И здесь вступает понятие послушания, дисциплины. Дисциплина — тоже слово латинское; оно определяет не совсем то, что мы в ней видим всегда. Когда мы говорим о дисциплине, то думаем, как нас порой зажимают в железные рукавицы. Но дисциплина происходит от слова disciрulus, ученик: это не только фактическое, но внутреннее состояние того, кто стал учеником, кто хочет научиться и готов оставить свои собственные привычки, свои собственные мысли, свои собственные суждения и чувства для того, чтобы слиться с большим умом, с более глубоким сердцем, с волей более совершенной. И только этим путем приобщения к большему человек делается свободным от меньшего, от самого себя, каким он есть сейчас.
В порядке римского права отец семьи был такой мерой; он знал, каким должен быть человек и как ему вырасти в эту меру. И сурово, твердо вел он человека по этому пути. Но и Господь ведет нас в область сыновства тоже этим способом. Вспомните слова Ангела-Хранителя Ерму: “Не бойся, Ерм (отметьте слово не бойся), не оставит тебя Господь, доколе не сокрушит Он либо сердце твое, либо кости твои!”. Да, Бог рабов не терпит, они Ему не нужны. Бог хочет детей Царства Божия, детей, которые были бы в Единородном Сыне подлинными сынами и дочерьми Царства… Вспомните притчу: блудный сын собирается сказать, после своего признания в греховности, что он готов и наемником быть в доме отчем. Он приготовил исповедь; отец дает ему сказать только первую половину: Отче, я согрешил против неба и перед тобой, я уже недостоин быть твоим сыном… — Тут его отец обрывает: недостойным сыном — да, ты можешь быть, а достойным наемником в моем доме — никогда. Сыновство не теряется, дары Божии неотъемлемы… И вот таким образом Бог и нас ведет к сыновству, к тому, чтобы мы были детьми Его Царства через послушание, через свободу.
И одно последнее о том, как раскрывается это понятие наших взаимоотношений с Богом в порядке свободы в английском и немецком языках. Свобода по-немецки Freiheit, по-английски freedom, и оба слова покоятся в более древнем санскритском слове, которое значило “любимый”. Свободен тот, кто совершенно любим и способен отвечать на любовь совершенной любовью; он стал чадом Царства, он стал самим собой в настоящем смысле этого слова.

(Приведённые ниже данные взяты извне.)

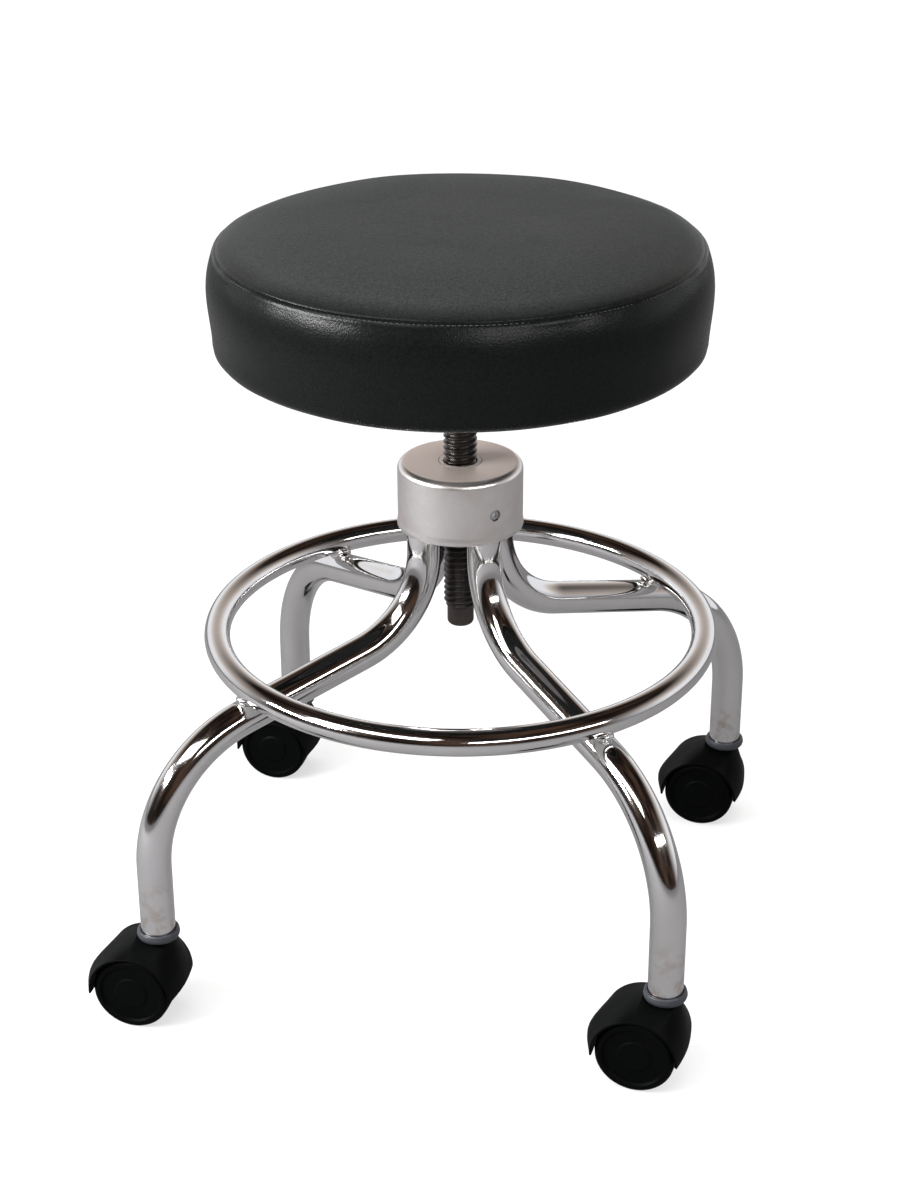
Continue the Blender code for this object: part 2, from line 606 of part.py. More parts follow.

И всё это покоится на том, что так часто кажется нам просто фактом естественной истории или философской выкладкой: на том, что мы сотворены Богом, что мы вызваны из небытия в бытие Его творческим и животворным словом; покоится на том, что мы Богу желанны, но не необходимы. Только поэтому мы можем стоять лицом к лицу с Живым Богом, становиться не только по нашему призванию, но реально, не как данность, а как призвание тем, что Христос есть по природе.